The POA Daniel Radcliffe would have fit in perfectly at my 13th b-day celebration. Things then were so exciting and yet, in hindsight, so uncomplicated. Now, as I watch him mature (and I do, much like I observed my nephew grow up), I am strangely tickled to see the signs of manhood -- the broadening shoulders you talked about, the voice changing, the height, the strength, the beard. Perhaps out of necessity, I didn't notice those things in male friends my age while growing up, but now -- with the wisdom of years and a different perspective -- it's fascinating to witness (and appreciate).
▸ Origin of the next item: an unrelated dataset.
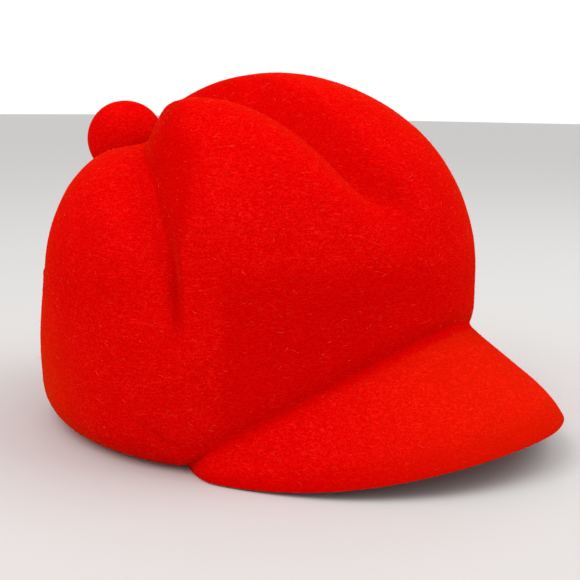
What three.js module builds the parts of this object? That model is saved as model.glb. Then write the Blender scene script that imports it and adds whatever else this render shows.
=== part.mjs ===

Thanks for making it seem normal (and not shameful) -- and for attempting to describe the very real sweet aspect of crushing a teen as an adult.


Diana Laurence said...

Trish, you definitely got my point PERFECTLY, and obviously we've had some of the very same feelings about boys over the years. It's nice to hang on to that innocent desire even as the years pass...there's nothing quite like it. I can just imagine Jeffrey David Johnston and how you felt about him. Oh for a time machine, hey?